:: Exercise description ::
Would you restate all the data that follows, word for word?

:: Data ::
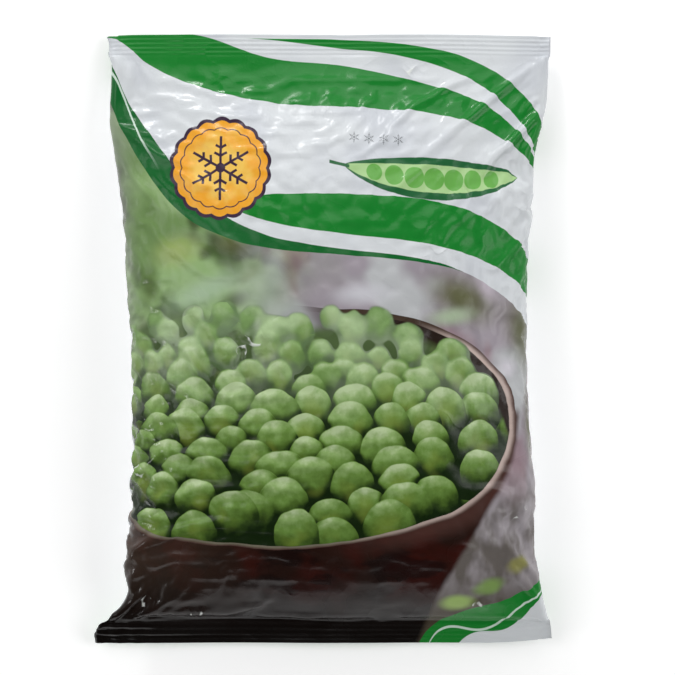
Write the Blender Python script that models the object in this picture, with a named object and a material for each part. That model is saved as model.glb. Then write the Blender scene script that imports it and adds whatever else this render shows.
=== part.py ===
"""A filled pillow bag of frozen garden vegetables, lying on its back.

A pillow bag is one tube of printed film: its two ends are pressed flat into crimped
seals, and its long joint is a fin seal that lies along the middle of the back. The film
has the same girth all the way along, so where the filling makes the bag deep it pulls
the sides in, and the flat seals stand out beyond the body as small ears.

The bag is lofted from closed sections. Each section is a crown over a flatter belly,
and four named profiles along the bag say how wide, deep and high it is there.

Metres, +Z up, +Y towards the top seal. The origin is under the middle of the bag, on
the plane that it lies on.
"""

import bmesh
import bpy
import numpy as np

# ---------------------------------------------------------------- driving dimensions
BAG_LENGTH = 0.278  # outer edge of the bottom seal to outer edge of the top seal
BAG_WIDTH = 0.2068  # over the ears of the bottom seal
BAG_DEPTH = 0.056  # floor to the highest part of the crown
SEAL_THICKNESS = 0.0008  # two layers of film, pressed together
SEAL_LENGTH = 0.0105  # of each end seal, along the bag
FIN_WIDTH = 0.012  # the long joint, folded flat against the back
FIN_THICKNESS = 0.0009
FIN_PLACE = 0.012  # middle of the fin, to one side of the bag's middle line

# ---------------------------------------------------------------- how finely it is made
ROW_SPACING = 0.0052  # between sections of the body
SEAL_ROWS = 4  # sections in each end seal
SIDE_STEPS = 26  # steps across a section, closest together at the two sides
STEP_RISE = 0.0012  # width of the slope at each side of the fin

HALF_LENGTH = BAG_LENGTH / 2
HALF_WIDTH = BAG_WIDTH / 2
BOTTOM_END = -HALF_LENGTH
TOP_END = HALF_LENGTH
BODY_START = BOTTOM_END + SEAL_LENGTH
BODY_END = TOP_END - SEAL_LENGTH - 0.002

# ---------------------------------------------------------------- profiles along the bag
# Each profile is a list of (place along the bag, value), joined by a smooth curve. Places
# are shares of the half length, from -1 at the bottom edge to 1 at the top edge.

# Sides of the outline, as shares of the half width. The left side has the ear of the
# bottom seal and a slack shoulder, and the right side has two pinches.
LEFT_SIDE = [
    (-1.0, -0.995), (-0.965, -1.0), (-0.94, -0.905), (-0.91, -0.850), (-0.84, -0.874),
    (-0.70, -0.866), (-0.52, -0.842), (-0.20, -0.836), (0.05, -0.850), (0.32, -0.875),
    (0.52, -0.905), (0.66, -0.942), (0.76, -0.955), (0.88, -0.935), (1.0, -0.915),
]
RIGHT_SIDE = [
    (-1.0, 1.0), (-0.93, 0.995), (-0.83, 0.965), (-0.74, 0.938), (-0.67, 0.915),
    (-0.54, 0.935), (-0.36, 0.917), (-0.10, 0.893), (0.12, 0.893), (0.33, 0.900),
    (0.47, 0.924), (0.58, 0.908), (0.68, 0.950), (0.76, 0.988), (1.0, 0.992),
]

# Height of the widest line of each section above the floor, as a share of the depth.
EQUATOR = [
    (-1.0, 0.10), (-0.925, 0.215), (-0.80, 0.335), (-0.60, 0.410), (-0.30, 0.440),
    (0.00, 0.425), (0.35, 0.360), (0.65, 0.270), (0.82, 0.200), (0.91, 0.165),
    (1.0, 0.115),
]

# Rise of the crown above the equator, and drop of the belly below it, as shares of the
# depth. Both close on the seals. The belly reaches past the floor, which flattens it.
CROWN = [
    (-0.925, 0.0), (-0.89, 0.120), (-0.82, 0.275), (-0.72, 0.400), (-0.58, 0.490),
    (-0.30, 0.560), (-0.02, 0.540), (0.28, 0.455), (0.50, 0.350), (0.68, 0.225),
    (0.80, 0.105), (0.88, 0.030), (0.91, 0.0),
]
BELLY = [
    (-0.925, 0.0), (-0.89, 0.090), (-0.82, 0.215), (-0.72, 0.350), (-0.58, 0.450),
    (-0.30, 0.490), (0.00, 0.475), (0.28, 0.405), (0.50, 0.300), (0.68, 0.185),
    (0.80, 0.085), (0.88, 0.022), (0.91, 0.0),
]

CROWN_ROUNDING = 2.25  # exponent of the crown's section: 2 is an ellipse, more is fuller
BELLY_ROUNDING = 3.0

# Long folds where slack film gathers. Each runs from a start towards an end, both as
# shares (across, along) of the half width and half length, and sinks by its depth.
# face: 1 sinks the crown, -1 lifts the belly.
FOLDS = [
    # start            end              face  width   depth
    ((-0.92, 0.84), (-0.35, 0.46), 1, 0.0065, 0.0026),
    ((0.93, 0.82), (0.42, 0.40), 1, 0.0070, 0.0030),
    ((-0.30, 0.88), (-0.12, 0.62), 1, 0.0060, 0.0016),
    ((0.34, 0.89), (0.22, 0.60), 1, 0.0060, 0.0018),
    ((0.92, 0.56), (0.55, 0.50), 1, 0.0055, 0.0028),
    ((-0.88, -0.12), (-0.62, -0.20), 1, 0.0060, 0.0024),
    ((0.90, -0.64), (0.62, -0.50), 1, 0.0058, 0.0030),
    ((-0.86, -0.90), (-0.60, -0.66), 1, 0.0060, 0.0026),
    ((0.90, -0.88), (0.70, -0.70), 1, 0.0055, 0.0024),
    ((-0.25, -0.92), (-0.18, -0.76), 1, 0.0060, 0.0016),
    ((0.30, -0.92), (0.26, -0.78), 1, 0.0060, 0.0016),
    ((-0.85, 0.86), (-0.40, 0.58), -1, 0.0070, 0.0022),
    ((0.88, 0.86), (0.45, 0.60), -1, 0.0070, 0.0022),
    ((-0.82, -0.90), (-0.55, -0.72), -1, 0.0065, 0.0022),
    ((0.86, -0.90), (0.60, -0.74), -1, 0.0065, 0.0022),
]

# Slow waves that keep the pressed seals from being ruler-flat.
SEAL_WAVE = 0.0011  # height
SEAL_WAVES_ACROSS = 2.3


def curve_through(points, places):
    """Values at the places of a smooth curve through the points (a Catmull-Rom spline)."""
    at, value = np.array(points, float).T
    slope = np.gradient(value, at)
    i = np.clip(np.searchsorted(at, places, side="right") - 1, 0, len(at) - 2)
    gap = at[i + 1] - at[i]
    t = np.clip((places - at[i]) / gap, 0.0, 1.0)
    start = (1 + 2 * t) * (1 - t) ** 2 * value[i] + t * (1 - t) ** 2 * gap * slope[i]
    end = t**2 * (3 - 2 * t) * value[i + 1] + t**2 * (t - 1) * gap * slope[i + 1]
    return start + end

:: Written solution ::
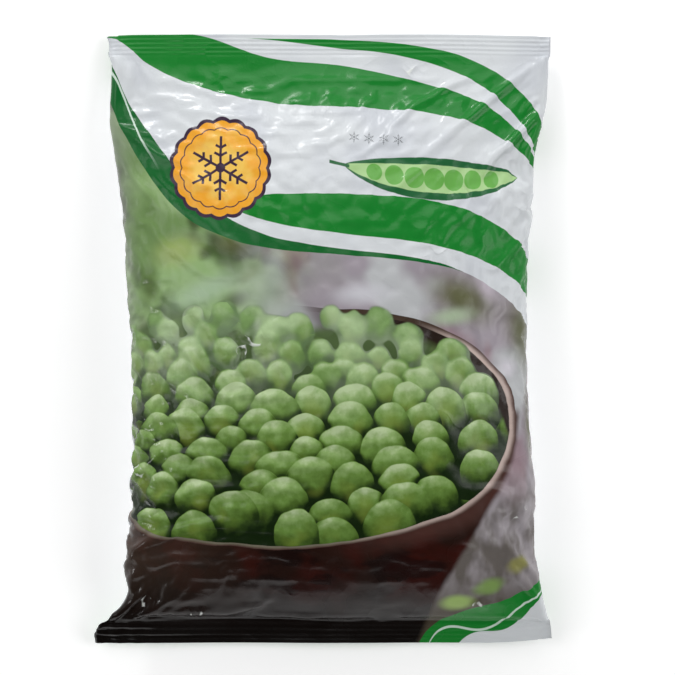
Write the Blender Python script that models the object in this picture, with a named object and a material for each part. That model is saved as model.glb. Then write the Blender scene script that imports it and adds whatever else this render shows.
=== part.py ===
"""A filled pillow bag of frozen garden vegetables, lying on its back.

A pillow bag is one tube of printed film: its two ends are pressed flat into crimped
seals, and its long joint is a fin seal that lies along the middle of the back. The film
has the same girth all the way along, so where the filling makes the bag deep it pulls
the sides in, and the flat seals stand out beyond the body as small ears.

The bag is lofted from closed sections. Each section is a crown over a flatter belly,
and four named profiles along the bag say how wide, deep and high it is there.

Metres, +Z up, +Y towards the top seal. The origin is under the middle of the bag, on
the plane that it lies on.
"""

import bmesh
import bpy
import numpy as np

# ---------------------------------------------------------------- driving dimensions
BAG_LENGTH = 0.278  # outer edge of the bottom seal to outer edge of the top seal
BAG_WIDTH = 0.2068  # over the ears of the bottom seal
BAG_DEPTH = 0.056  # floor to the highest part of the crown
SEAL_THICKNESS = 0.0008  # two layers of film, pressed together
SEAL_LENGTH = 0.0105  # of each end seal, along the bag
FIN_WIDTH = 0.012  # the long joint, folded flat against the back
FIN_THICKNESS = 0.0009
FIN_PLACE = 0.012  # middle of the fin, to one side of the bag's middle line

# ---------------------------------------------------------------- how finely it is made
ROW_SPACING = 0.0052  # between sections of the body
SEAL_ROWS = 4  # sections in each end seal
SIDE_STEPS = 26  # steps across a section, closest together at the two sides
STEP_RISE = 0.0012  # width of the slope at each side of the fin

HALF_LENGTH = BAG_LENGTH / 2
HALF_WIDTH = BAG_WIDTH / 2
BOTTOM_END = -HALF_LENGTH
TOP_END = HALF_LENGTH
BODY_START = BOTTOM_END + SEAL_LENGTH
BODY_END = TOP_END - SEAL_LENGTH - 0.002

# ---------------------------------------------------------------- profiles along the bag
# Each profile is a list of (place along the bag, value), joined by a smooth curve. Places
# are shares of the half length, from -1 at the bottom edge to 1 at the top edge.

# Sides of the outline, as shares of the half width. The left side has the ear of the
# bottom seal and a slack shoulder, and the right side has two pinches.
LEFT_SIDE = [
    (-1.0, -0.995), (-0.965, -1.0), (-0.94, -0.905), (-0.91, -0.850), (-0.84, -0.874),
    (-0.70, -0.866), (-0.52, -0.842), (-0.20, -0.836), (0.05, -0.850), (0.32, -0.875),
    (0.52, -0.905), (0.66, -0.942), (0.76, -0.955), (0.88, -0.935), (1.0, -0.915),
]
RIGHT_SIDE = [
    (-1.0, 1.0), (-0.93, 0.995), (-0.83, 0.965), (-0.74, 0.938), (-0.67, 0.915),
    (-0.54, 0.935), (-0.36, 0.917), (-0.10, 0.893), (0.12, 0.893), (0.33, 0.900),
    (0.47, 0.924), (0.58, 0.908), (0.68, 0.950), (0.76, 0.988), (1.0, 0.992),
]

# Height of the widest line of each section above the floor, as a share of the depth.
EQUATOR = [
    (-1.0, 0.10), (-0.925, 0.215), (-0.80, 0.335), (-0.60, 0.410), (-0.30, 0.440),
    (0.00, 0.425), (0.35, 0.360), (0.65, 0.270), (0.82, 0.200), (0.91, 0.165),
    (1.0, 0.115),
]

# Rise of the crown above the equator, and drop of the belly below it, as shares of the
# depth. Both close on the seals. The belly reaches past the floor, which flattens it.
CROWN = [
    (-0.925, 0.0), (-0.89, 0.120), (-0.82, 0.275), (-0.72, 0.400), (-0.58, 0.490),
    (-0.30, 0.560), (-0.02, 0.540), (0.28, 0.455), (0.50, 0.350), (0.68, 0.225),
    (0.80, 0.105), (0.88, 0.030), (0.91, 0.0),
]
BELLY = [
    (-0.925, 0.0), (-0.89, 0.090), (-0.82, 0.215), (-0.72, 0.350), (-0.58, 0.450),
    (-0.30, 0.490), (0.00, 0.475), (0.28, 0.405), (0.50, 0.300), (0.68, 0.185),
    (0.80, 0.085), (0.88, 0.022), (0.91, 0.0),
]

CROWN_ROUNDING = 2.25  # exponent of the crown's section: 2 is an ellipse, more is fuller
BELLY_ROUNDING = 3.0

# Long folds where slack film gathers. Each runs from a start towards an end, both as
# shares (across, along) of the half width and half length, and sinks by its depth.
# face: 1 sinks the crown, -1 lifts the belly.
FOLDS = [
    # start            end              face  width   depth
    ((-0.92, 0.84), (-0.35, 0.46), 1, 0.0065, 0.0026),
    ((0.93, 0.82), (0.42, 0.40), 1, 0.0070, 0.0030),
    ((-0.30, 0.88), (-0.12, 0.62), 1, 0.0060, 0.0016),
    ((0.34, 0.89), (0.22, 0.60), 1, 0.0060, 0.0018),
    ((0.92, 0.56), (0.55, 0.50), 1, 0.0055, 0.0028),
    ((-0.88, -0.12), (-0.62, -0.20), 1, 0.0060, 0.0024),
    ((0.90, -0.64), (0.62, -0.50), 1, 0.0058, 0.0030),
    ((-0.86, -0.90), (-0.60, -0.66), 1, 0.0060, 0.0026),
    ((0.90, -0.88), (0.70, -0.70), 1, 0.0055, 0.0024),
    ((-0.25, -0.92), (-0.18, -0.76), 1, 0.0060, 0.0016),
    ((0.30, -0.92), (0.26, -0.78), 1, 0.0060, 0.0016),
    ((-0.85, 0.86), (-0.40, 0.58), -1, 0.0070, 0.0022),
    ((0.88, 0.86), (0.45, 0.60), -1, 0.0070, 0.0022),
    ((-0.82, -0.90), (-0.55, -0.72), -1, 0.0065, 0.0022),
    ((0.86, -0.90), (0.60, -0.74), -1, 0.0065, 0.0022),
]

# Slow waves that keep the pressed seals from being ruler-flat.
SEAL_WAVE = 0.0011  # height
SEAL_WAVES_ACROSS = 2.3


def curve_through(points, places):
    """Values at the places of a smooth curve through the points (a Catmull-Rom spline)."""
    at, value = np.array(points, float).T
    slope = np.gradient(value, at)
    i = np.clip(np.searchsorted(at, places, side="right") - 1, 0, len(at) - 2)
    gap = at[i + 1] - at[i]
    t = np.clip((places - at[i]) / gap, 0.0, 1.0)
    start = (1 + 2 * t) * (1 - t) ** 2 * value[i] + t * (1 - t) ** 2 * gap * slope[i]
    end = t**2 * (3 - 2 * t) * value[i + 1] + t**2 * (t - 1) * gap * slope[i + 1]
    return start + end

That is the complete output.